At its centre, this assemblage features a spoken text, were voices speak of a divergent fragmentation, a dissembling and of displacement. Likewise the visual language alludes to an ungraspable slippage of content. The imagery adapts evasive optical registers, drawn from a stealth technology and topological features. Foregrounding the spatial qualities of patterned surface with the temporal conditions of sound, enables a move away from more conventional narrative structures to explore a more immersive and intimate environment.

Biographies

Michelle Atherton is an artist working with images and temporal states, that is researching particular moments or sets of conditions in our collective histories. The aim of the work is to probe these entanglements and the complexities that surround us. All her work is image-based, holding a long-standing fascination with the fact that images appear to be all front.
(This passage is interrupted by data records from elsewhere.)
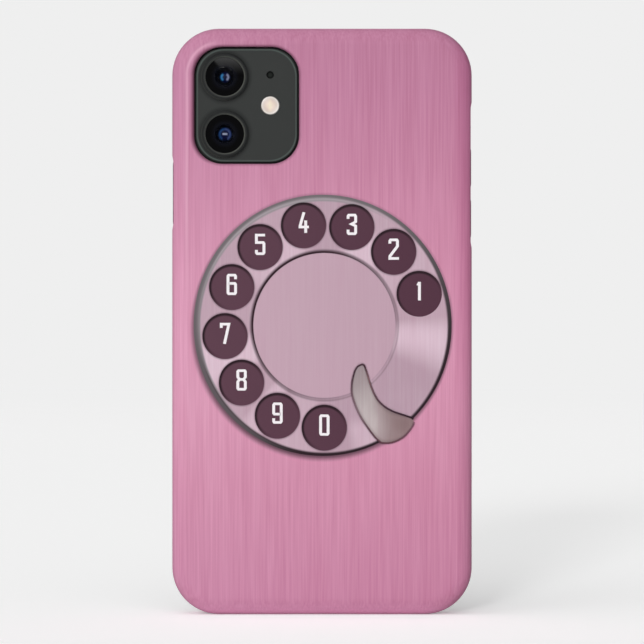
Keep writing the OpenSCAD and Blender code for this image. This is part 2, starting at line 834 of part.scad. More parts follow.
module volume_up_button() {
    color([0.24, 0.24, 0.25]) upright() side_key(volume_up_z, volume_button_l);
}

module volume_down_button() {
    color([0.24, 0.24, 0.25]) upright() side_key(volume_down_z, volume_button_l);
}

module volume_switches() {
    color([0.75, 0.75, 0.70]) upright() {
        press_switch(volume_up_z);
        press_switch(volume_down_z);
    }
}

// Sliding switch with a scooped thumb face. Its flange runs behind the band.
module ring_switch() {
    back = inner_x - slide_gap - flange_t;
    tall = phone_w / 2 + button_proud - back;
    color([0.24, 0.24, 0.25]) upright() on_side(back, ring_switch_z, z_ring_rest) {
        difference() {
            soft_block(ring_switch_l, ring_cap_w, ring_cap_round, tall, button_edge / 2);
            translate([0, 0, tall + ring_scoop_r - ring_scoop_deep]) rotate([90, 0, 0])
                cylinder(r = ring_scoop_r, h = 2 * ring_cap_w, center = true);
        }
        translate([0, 0, flange_t / 2])
            cube([ring_switch_l + 2 * flange_over, ring_flange_w, flange_t], center = true);
    }
}

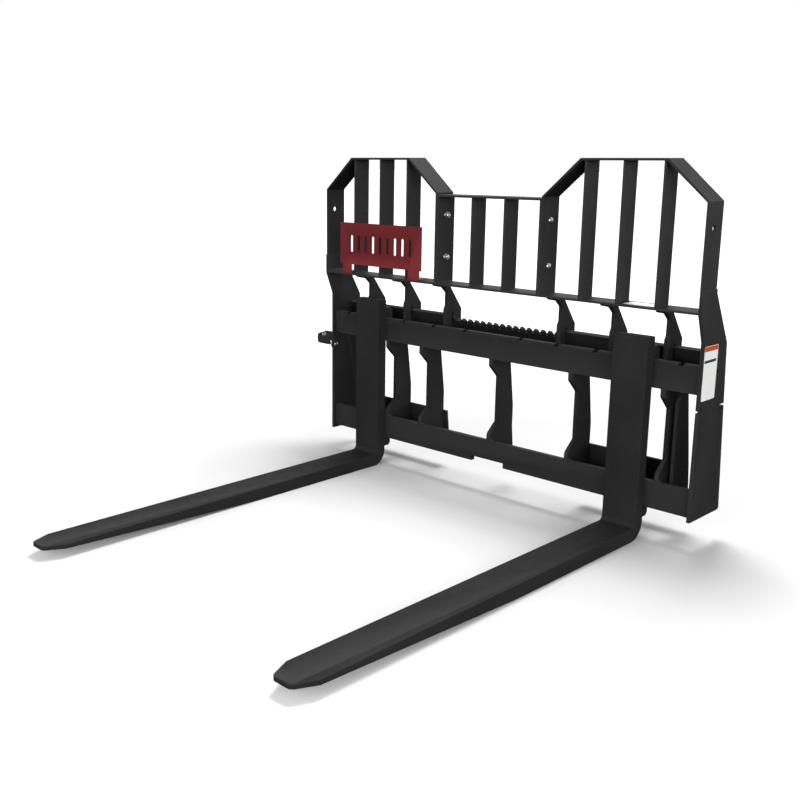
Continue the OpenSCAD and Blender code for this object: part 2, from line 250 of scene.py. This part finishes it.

Part of the research investigates the potency of the image in its rhetorical and ambiguous forms; and our encounters with it. The work often incorporates video, photography, sound, collage and writing. The work cultivates a type of image-dissonance, through a series of after or pre-images. Her artwork and research has been supported by the Arts Council UK and the Arts and Humanities Research Council and shown throughout Europe in variety of contexts including galleries and museums, festivals, and conferences, and via publication.

Jette Gejl is a visual artist and academic at Aarhus University, Denmark. Her work balances between a deep idiosyncratic self-reflection and an understanding of the collectives socio-historical culture-bearing icons – such as memory. She often seeks more criticality in dialogue with the viewer, which often involves them entering into performative or participation with her work. Recent exhibitions include: Fregatten Jylland vs Ks. Jylland, Ebeltoft 2019, All Shadow Shines, Udsmykning Niels Bohr Institut, 2018. Interwoven Landscapes vol. 2, Ks. Jylland, Jens Søndergaard Museum, Heltborg, 2018. As Much about Forgetting, Viborg Kunsthal. 2018. Interwoven Landscapes vol. 2, Den Gyldne, Rundetårnet, Kbh.2018. THEY ARE STICKY, PERHAPS YOU CAN SAY MAGNETIC, KunstRaum, Linz, Austria 2018. ART BY NUMBERS, Sydhavnsgade 7, Aarhus, 2016. There Is Something Rotten in The State of Denmark, Galleri Grundstof, Denmark, 2016.
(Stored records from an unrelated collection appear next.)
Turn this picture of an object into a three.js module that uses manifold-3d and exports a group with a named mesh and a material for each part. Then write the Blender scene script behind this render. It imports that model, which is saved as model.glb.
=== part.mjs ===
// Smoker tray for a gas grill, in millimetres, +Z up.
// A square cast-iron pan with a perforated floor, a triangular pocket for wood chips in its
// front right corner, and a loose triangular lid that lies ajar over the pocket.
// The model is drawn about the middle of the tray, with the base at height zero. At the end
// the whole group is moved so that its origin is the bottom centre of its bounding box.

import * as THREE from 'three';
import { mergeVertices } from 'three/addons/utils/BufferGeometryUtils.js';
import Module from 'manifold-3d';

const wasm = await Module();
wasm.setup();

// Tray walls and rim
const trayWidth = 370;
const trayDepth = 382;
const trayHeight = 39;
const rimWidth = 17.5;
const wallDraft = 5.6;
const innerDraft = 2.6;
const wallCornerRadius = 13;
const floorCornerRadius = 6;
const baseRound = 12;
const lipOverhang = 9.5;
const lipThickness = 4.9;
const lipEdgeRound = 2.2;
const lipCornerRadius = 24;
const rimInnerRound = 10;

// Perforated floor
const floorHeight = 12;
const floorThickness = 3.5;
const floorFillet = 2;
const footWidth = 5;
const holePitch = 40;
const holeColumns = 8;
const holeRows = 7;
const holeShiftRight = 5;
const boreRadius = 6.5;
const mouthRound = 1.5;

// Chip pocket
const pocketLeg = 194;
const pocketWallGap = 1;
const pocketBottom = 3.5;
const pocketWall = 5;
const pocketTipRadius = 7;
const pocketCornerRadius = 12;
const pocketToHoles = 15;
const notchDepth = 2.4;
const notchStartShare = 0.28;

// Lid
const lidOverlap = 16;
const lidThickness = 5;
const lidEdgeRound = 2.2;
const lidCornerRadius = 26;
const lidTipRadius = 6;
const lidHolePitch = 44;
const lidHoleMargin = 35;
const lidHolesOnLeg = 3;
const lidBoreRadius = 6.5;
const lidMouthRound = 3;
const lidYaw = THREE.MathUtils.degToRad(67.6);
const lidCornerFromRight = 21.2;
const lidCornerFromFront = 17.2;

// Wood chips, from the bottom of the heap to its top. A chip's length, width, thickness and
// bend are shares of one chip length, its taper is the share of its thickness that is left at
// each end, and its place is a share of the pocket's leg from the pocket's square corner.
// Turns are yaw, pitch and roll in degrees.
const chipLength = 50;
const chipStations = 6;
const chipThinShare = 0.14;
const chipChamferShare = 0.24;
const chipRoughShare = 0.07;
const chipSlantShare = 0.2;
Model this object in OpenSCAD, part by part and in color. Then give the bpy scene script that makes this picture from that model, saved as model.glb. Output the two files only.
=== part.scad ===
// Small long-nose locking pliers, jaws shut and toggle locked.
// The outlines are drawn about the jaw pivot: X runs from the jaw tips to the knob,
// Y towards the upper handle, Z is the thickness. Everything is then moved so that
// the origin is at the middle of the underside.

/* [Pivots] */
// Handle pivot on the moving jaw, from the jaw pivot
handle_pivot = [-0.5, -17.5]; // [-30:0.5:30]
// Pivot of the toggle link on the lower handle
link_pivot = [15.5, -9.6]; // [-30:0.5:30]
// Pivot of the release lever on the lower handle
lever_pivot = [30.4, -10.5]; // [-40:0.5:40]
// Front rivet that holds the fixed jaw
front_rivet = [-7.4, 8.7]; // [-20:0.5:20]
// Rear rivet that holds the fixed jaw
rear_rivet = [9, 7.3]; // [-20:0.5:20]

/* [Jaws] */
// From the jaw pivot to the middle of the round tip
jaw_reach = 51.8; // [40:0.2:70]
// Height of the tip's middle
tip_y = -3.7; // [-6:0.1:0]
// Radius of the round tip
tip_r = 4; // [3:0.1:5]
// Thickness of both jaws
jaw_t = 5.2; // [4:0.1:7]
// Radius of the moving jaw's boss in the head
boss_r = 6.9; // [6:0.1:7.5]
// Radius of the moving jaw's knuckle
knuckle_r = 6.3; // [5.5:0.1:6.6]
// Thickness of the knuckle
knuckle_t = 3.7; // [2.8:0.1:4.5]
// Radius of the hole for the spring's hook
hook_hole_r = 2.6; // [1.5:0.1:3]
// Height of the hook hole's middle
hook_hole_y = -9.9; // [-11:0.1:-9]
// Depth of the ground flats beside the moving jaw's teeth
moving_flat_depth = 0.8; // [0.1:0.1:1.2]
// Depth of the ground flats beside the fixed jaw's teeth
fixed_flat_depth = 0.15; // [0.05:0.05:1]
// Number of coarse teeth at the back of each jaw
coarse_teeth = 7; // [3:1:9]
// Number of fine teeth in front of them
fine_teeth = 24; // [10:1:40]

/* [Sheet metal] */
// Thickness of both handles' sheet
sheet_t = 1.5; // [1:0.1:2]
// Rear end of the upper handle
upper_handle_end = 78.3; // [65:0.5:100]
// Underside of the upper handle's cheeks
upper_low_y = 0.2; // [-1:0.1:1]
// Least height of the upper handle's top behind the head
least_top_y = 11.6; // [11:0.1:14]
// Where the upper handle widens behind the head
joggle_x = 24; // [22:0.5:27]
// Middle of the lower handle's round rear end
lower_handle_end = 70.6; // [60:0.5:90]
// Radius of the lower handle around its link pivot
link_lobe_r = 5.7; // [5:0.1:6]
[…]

TC McCormack is an artist who’s central preoccupation has always been with how we navigate the space between the legacy of modernism and the reach of contemporaneous media. He makes work that explores the aesthetics of cultural memory and considers various phenomena of resistance space. His work is primarily based in film and installation, yet also spans collage, photography and text. This cross disciplinary approach enables him to inhabit a number of artistic, curatorial and research strategies. His research involves searching through archives and speculative contexts, in the social sphere, architecture, film history, sculpture, technology, museology and urban planning. TC has exhibited widely internationally and the UK, his work is commissioned by arts institutions and galleries.